Русский с костылем
О том, что язык, в том числе русский, к этническому происхождению имеет лишь косвенное отношение, свидетельствует всем нам знакомое с детства разочарование, что носители языка с хилым бэкграундом говорят на русском, как на неродном: спотыкаясь, угловато, будто учились ему пару мутных лет в Университете Патриса Лумумбы вперемежку с ежедневными пьянками, походами в Мавзолей и еблей со студентками из Азии и Африки. Это те, к кому, если кто и влез в родню, так и тот татарин. Которые, окромя языка юнкерских поэм Лермонтова, на другом ни бум-бум. Язык, получается, трудоемкое, постигаемое в борьбе за функциональность искусство, типа струнного, владеют которым не те, у кого кровь чиста, как водка в рюмке на столе, а у кого мозг тренировался в постижении смыслов и способов их синхронного перевода с нечеткой тени образа на блесну слова.
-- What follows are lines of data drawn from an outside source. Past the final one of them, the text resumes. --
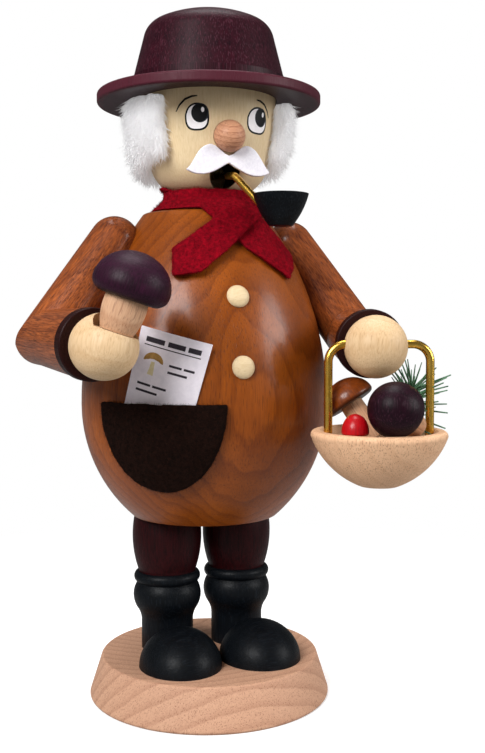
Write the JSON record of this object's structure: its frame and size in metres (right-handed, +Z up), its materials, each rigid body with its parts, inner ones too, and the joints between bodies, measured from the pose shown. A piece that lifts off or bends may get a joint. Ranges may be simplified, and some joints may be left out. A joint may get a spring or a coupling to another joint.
{
  "type": "incense smoker figure",
  "caption": "Turned wooden incense smoker: a mushroom gatherer with hat, pipe, scarf, pocket card and wire-handled basket, whose hollow body lifts off a stand for the cone.",
  "frame": {"origin": "middle of the round base's underside, on the table", "axes": "+Z up; the figure faces -Y and its own left hand, with the basket, is on +X"},
  "size_m": [0.1092, 0.1016, 0.2],
  "materials": {
    "beech": "oiled",
    "linden": "clear satin lacquer",
    "golden_brown_stain": "clear gloss lacquer over stain",
    "chestnut_stain": "clear gloss lacquer over stain",
    "burgundy_stain": "satin lacquer over stain",
    "dark_brown_stain": "satin lacquer over stain",
    "black_paint": "satin paint",
    "plain_wood": "bare",
    "aubergine_stain": "satin lacquer over stain",
    "tan_stain": "gloss lacquer over stain",
    "red_paint": "gloss paint",
    "white_felt": "pressed felt",
    "white_fur": "fluffy pile",
    "crimson_felt": "pressed felt",
    "brown_felt": "pressed felt",
    "brass_wire": "drawn",
    "tinned_sheet": "pressed",
    "card_stock": "printed matt card",
    "green_needles": "matt"
  },
  "bodies": {
    "stand": {"base_plate": "beech", "left_shoe": "black_paint", "right_shoe": "black_paint", "left_boot": "black_paint", "right_boot": "black_paint", "left_trouser_leg": "burgundy_stain", "right_trouser_leg": "burgundy_stain", "stand_plug": "plain_wood", "incense_dish": "tinned_sheet", "dish_tack": "tinned_sheet"},
    "figure": {"body_shell": "golden_brown_stain", "head": "linden", "nose": "beech", "hat": "burgundy_stain", "hair_strip": "white_fur", "moustache": "white_felt", "pipe_stem": "brass_wire", "pipe_bowl": "black_paint", "scarf": "crimson_felt", "upper_button": "linden", "lower_button": "linden", "pocket": "brown_felt", "left_upper_arm": "chestnut_stain", "right_upper_arm": "chestnut_stain", "left_forearm": "chestnut_stain", "right_forearm": "chestnut_stain", "left_cuff": "dark_brown_stain", "right_cuff": "dark_brown_stain", "left_hand": "linden", "right_hand": "linden", "left_shoulder_dowel": "plain_wood", "right_shoulder_dowel": "plain_wood", "held_mushroom_cap": "aubergine_stain", "held_mushroom_stem": "beech"},
    "card": {"guide_card": "card_stock"},
    "basket": {"basket_bowl": "beech", "basket_bail": "brass_wire", "tan_mushroom_cap": "tan_stain", "tan_mushroom_stem": "beech", "dark_mushroom_cap": "aubergine_stain", "dark_mushroom_stem": "beech", "red_mushroom": "red_paint", "fir_twig": "green_needles"}
  },
  "joints": [
    {"name": "body_lift", "type": "slide", "parent": "stand", "child": "figure", "axis": [0, 0, 1], "range_m": [0, 0.04]},
    {"name": "card_draw", "type": "slide", "parent": "figure", "child": "card", "axis": [0, 0, 1], "range_m": [0, 0.014]},
    {"name": "basket_swing", "type": "hinge", "parent": "figure", "child": "basket", "pos_m": [0.03499, -0.0415, 0.10405], "axis": [-0.9659, 0.2588, 0], "range_deg": [0, 40]}
  ]
}
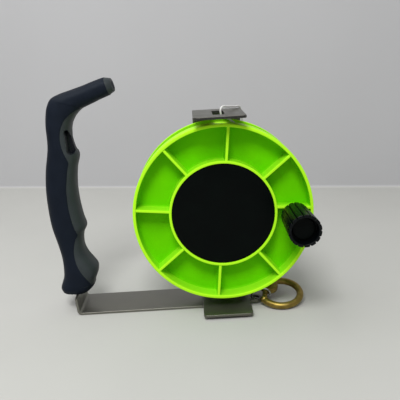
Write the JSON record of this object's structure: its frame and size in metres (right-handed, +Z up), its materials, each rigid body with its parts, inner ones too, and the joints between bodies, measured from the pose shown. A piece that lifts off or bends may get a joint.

Хотя если кто-то возразит, что у нас языков что грязи, и никакого объективного критерия — у кого скрипка, у кого баян с разорванными в драке под Красной горкой мехами, то возразить нечего. Но широта и глубинна здесь — один из примеров, опровергающих национализм, как идею объединения людей одного этноса: мало того, что чистота крови — это мираж, существующий только через запятую с духовными скрепами. Язык и культура — лишь функция от использования языка и коробки передач по назначению — для убеждения, обмана, обольщения, понимания и конкуренции. Нет никакой языковой россыпи в природной непосредственности и наивности, что доказали советские писатели-деревенщики, так и не сумевшие отыскать на илистом дне сельского ручья никакой амфоры, кроме интеллектуальной конструкции из мечты и словаря Даля. Не случайно Платон Каратаев говорит как резонер и иностранец-этнограф, выучивший перед поездкой в Китеж два взятых в библиотеке сборника пословиц и поговорок и предпочитающий наиболее банальные и глубокомысленные. Говорить на одном языке означает — не наличие общих родственников, а лишь понимание, никогда не полное, но все равно притягательное. Нам всю жизнь твердили: «Ты меня уважаешь, нет, скажи, ты меня уважаешь?» А нет, чтобы спросить: ты меня понимаешь на русском без костыля?